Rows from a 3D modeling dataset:
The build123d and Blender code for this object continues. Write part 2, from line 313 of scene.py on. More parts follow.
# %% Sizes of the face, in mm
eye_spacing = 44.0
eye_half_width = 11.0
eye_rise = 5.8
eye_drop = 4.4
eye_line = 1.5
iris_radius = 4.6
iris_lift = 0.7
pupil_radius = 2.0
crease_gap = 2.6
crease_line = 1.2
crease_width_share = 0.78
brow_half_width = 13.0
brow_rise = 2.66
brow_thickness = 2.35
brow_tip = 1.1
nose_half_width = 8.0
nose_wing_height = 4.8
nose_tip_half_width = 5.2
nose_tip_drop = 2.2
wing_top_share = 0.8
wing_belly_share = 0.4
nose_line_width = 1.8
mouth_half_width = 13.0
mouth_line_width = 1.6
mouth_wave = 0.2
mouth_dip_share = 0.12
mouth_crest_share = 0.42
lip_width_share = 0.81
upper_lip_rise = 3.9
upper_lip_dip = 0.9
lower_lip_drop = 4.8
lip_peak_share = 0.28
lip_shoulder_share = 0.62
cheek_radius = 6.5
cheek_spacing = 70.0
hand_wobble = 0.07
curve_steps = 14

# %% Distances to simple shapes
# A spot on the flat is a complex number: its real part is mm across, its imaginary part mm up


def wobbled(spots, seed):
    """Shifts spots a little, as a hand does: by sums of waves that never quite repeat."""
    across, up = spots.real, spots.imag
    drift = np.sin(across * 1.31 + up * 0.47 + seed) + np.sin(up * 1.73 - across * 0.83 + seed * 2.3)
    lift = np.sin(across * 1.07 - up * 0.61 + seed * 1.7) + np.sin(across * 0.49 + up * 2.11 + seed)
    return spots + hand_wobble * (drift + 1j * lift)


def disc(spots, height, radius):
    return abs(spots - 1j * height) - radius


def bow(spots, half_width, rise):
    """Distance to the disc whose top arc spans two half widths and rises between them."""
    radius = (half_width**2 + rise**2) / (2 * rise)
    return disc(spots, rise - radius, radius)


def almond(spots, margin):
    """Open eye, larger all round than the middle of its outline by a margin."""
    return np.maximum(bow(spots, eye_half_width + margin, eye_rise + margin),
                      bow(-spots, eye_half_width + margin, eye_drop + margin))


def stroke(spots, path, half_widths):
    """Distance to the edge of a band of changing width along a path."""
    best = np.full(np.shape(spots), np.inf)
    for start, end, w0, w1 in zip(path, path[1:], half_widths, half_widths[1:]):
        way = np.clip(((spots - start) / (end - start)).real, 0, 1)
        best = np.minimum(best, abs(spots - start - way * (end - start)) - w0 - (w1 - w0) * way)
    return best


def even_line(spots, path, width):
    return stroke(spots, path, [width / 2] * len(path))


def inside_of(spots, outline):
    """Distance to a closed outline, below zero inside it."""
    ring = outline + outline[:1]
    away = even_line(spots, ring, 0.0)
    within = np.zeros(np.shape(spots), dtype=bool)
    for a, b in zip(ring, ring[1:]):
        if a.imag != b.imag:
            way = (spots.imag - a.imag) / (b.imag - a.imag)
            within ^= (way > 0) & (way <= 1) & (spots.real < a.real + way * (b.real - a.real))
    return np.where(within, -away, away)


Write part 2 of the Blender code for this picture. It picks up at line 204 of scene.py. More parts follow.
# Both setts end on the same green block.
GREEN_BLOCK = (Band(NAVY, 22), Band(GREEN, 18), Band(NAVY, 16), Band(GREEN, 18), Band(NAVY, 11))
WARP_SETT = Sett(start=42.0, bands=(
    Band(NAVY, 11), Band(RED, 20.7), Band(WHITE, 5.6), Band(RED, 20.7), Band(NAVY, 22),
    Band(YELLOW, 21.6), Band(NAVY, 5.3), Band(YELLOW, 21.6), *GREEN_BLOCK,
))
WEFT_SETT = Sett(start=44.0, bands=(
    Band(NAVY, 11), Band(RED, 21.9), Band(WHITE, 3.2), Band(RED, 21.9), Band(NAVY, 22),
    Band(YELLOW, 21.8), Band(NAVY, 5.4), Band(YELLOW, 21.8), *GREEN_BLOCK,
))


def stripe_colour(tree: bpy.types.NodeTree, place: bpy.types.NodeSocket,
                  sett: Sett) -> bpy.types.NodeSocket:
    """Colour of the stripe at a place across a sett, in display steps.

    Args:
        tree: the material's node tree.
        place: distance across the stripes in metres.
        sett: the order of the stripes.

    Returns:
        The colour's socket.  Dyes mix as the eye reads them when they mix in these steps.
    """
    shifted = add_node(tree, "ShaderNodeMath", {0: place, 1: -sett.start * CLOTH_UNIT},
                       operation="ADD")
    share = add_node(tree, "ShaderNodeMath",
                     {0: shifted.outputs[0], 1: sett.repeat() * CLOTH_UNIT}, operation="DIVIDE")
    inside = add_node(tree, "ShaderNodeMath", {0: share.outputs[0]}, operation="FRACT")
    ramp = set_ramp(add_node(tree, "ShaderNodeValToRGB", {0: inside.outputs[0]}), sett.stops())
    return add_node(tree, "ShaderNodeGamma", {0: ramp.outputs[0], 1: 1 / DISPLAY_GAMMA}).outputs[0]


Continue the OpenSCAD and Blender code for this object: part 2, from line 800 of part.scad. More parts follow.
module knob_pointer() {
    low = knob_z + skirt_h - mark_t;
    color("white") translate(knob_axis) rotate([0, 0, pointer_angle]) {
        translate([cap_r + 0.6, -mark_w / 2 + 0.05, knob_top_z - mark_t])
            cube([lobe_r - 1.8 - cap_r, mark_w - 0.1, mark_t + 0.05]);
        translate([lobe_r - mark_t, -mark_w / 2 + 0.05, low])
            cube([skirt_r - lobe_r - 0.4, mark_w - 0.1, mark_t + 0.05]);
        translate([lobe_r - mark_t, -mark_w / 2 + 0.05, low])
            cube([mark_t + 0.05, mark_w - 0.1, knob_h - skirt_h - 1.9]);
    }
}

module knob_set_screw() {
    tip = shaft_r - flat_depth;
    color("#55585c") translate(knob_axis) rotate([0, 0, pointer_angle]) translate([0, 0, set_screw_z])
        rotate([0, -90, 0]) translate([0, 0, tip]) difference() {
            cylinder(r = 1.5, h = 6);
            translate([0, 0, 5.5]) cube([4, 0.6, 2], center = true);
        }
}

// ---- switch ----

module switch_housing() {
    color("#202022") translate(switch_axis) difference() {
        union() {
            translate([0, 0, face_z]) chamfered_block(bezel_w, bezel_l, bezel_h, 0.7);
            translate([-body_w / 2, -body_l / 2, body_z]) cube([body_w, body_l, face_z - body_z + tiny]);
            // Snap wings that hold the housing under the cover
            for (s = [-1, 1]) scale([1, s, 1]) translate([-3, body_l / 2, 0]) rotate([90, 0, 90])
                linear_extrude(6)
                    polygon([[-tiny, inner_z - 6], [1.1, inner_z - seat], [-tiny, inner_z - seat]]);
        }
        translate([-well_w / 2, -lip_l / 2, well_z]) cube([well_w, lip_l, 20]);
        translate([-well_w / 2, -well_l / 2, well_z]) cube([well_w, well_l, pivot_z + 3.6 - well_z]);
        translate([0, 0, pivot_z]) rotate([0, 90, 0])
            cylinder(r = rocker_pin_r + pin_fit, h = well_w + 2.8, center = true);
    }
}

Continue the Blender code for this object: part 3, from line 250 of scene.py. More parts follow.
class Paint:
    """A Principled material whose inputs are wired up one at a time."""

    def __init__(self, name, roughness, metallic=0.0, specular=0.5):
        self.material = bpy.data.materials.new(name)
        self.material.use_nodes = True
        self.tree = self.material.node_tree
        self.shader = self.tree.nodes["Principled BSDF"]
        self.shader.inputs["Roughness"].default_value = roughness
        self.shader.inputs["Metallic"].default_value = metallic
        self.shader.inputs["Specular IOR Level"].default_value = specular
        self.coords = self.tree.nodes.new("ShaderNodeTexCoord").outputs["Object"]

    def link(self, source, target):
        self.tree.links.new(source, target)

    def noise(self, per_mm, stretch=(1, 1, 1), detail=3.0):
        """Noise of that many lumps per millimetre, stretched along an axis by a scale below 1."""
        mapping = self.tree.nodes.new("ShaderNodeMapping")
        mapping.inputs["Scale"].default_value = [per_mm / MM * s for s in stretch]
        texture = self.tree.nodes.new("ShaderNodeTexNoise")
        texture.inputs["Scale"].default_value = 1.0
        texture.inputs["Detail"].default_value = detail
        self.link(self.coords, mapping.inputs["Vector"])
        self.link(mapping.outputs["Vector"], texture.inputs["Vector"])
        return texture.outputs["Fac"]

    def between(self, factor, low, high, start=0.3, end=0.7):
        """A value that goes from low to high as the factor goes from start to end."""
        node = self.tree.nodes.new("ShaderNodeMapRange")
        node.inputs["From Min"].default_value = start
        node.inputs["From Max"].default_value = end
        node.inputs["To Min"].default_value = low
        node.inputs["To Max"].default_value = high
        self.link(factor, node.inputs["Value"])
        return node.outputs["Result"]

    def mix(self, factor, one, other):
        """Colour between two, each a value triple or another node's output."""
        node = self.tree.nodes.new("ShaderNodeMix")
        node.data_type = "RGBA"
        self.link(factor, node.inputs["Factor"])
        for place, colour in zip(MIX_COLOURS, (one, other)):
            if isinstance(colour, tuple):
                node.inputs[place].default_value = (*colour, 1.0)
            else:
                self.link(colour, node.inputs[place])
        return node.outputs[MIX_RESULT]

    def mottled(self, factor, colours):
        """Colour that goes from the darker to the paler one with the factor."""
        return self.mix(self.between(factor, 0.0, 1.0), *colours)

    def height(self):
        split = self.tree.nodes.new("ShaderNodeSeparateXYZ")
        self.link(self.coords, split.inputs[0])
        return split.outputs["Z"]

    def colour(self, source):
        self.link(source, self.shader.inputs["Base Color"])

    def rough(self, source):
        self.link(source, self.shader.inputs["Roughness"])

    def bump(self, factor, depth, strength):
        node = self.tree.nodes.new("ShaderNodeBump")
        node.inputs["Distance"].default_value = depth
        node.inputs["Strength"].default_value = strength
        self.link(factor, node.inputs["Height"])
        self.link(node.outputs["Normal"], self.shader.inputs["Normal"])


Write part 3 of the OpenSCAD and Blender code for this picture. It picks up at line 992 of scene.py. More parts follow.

## Prompt
Repeat exactly, please, each line from the beginning of the data through the line with "bow(-spots, eye_half_width +" in it, and only those lines.

## Complete answer
The build123d and Blender code for this object continues. Write part 2, from line 313 of scene.py on. More parts follow.
# %% Sizes of the face, in mm
eye_spacing = 44.0
eye_half_width = 11.0
eye_rise = 5.8
eye_drop = 4.4
eye_line = 1.5
iris_radius = 4.6
iris_lift = 0.7
pupil_radius = 2.0
crease_gap = 2.6
crease_line = 1.2
crease_width_share = 0.78
brow_half_width = 13.0
brow_rise = 2.66
brow_thickness = 2.35
brow_tip = 1.1
nose_half_width = 8.0
nose_wing_height = 4.8
nose_tip_half_width = 5.2
nose_tip_drop = 2.2
wing_top_share = 0.8
wing_belly_share = 0.4
nose_line_width = 1.8
mouth_half_width = 13.0
mouth_line_width = 1.6
mouth_wave = 0.2
mouth_dip_share = 0.12
mouth_crest_share = 0.42
lip_width_share = 0.81
upper_lip_rise = 3.9
upper_lip_dip = 0.9
lower_lip_drop = 4.8
lip_peak_share = 0.28
lip_shoulder_share = 0.62
cheek_radius = 6.5
cheek_spacing = 70.0
hand_wobble = 0.07
curve_steps = 14

# %% Distances to simple shapes
# A spot on the flat is a complex number: its real part is mm across, its imaginary part mm up


def wobbled(spots, seed):
    """Shifts spots a little, as a hand does: by sums of waves that never quite repeat."""
    across, up = spots.real, spots.imag
    drift = np.sin(across * 1.31 + up * 0.47 + seed) + np.sin(up * 1.73 - across * 0.83 + seed * 2.3)
    lift = np.sin(across * 1.07 - up * 0.61 + seed * 1.7) + np.sin(across * 0.49 + up * 2.11 + seed)
    return spots + hand_wobble * (drift + 1j * lift)


def disc(spots, height, radius):
    return abs(spots - 1j * height) - radius


def bow(spots, half_width, rise):
    """Distance to the disc whose top arc spans two half widths and rises between them."""
    radius = (half_width**2 + rise**2) / (2 * rise)
    return disc(spots, rise - radius, radius)


def almond(spots, margin):
    """Open eye, larger all round than the middle of its outline by a margin."""
    return np.maximum(bow(spots, eye_half_width + margin, eye_rise + margin),
                      bow(-spots, eye_half_width + margin, eye_drop + margin))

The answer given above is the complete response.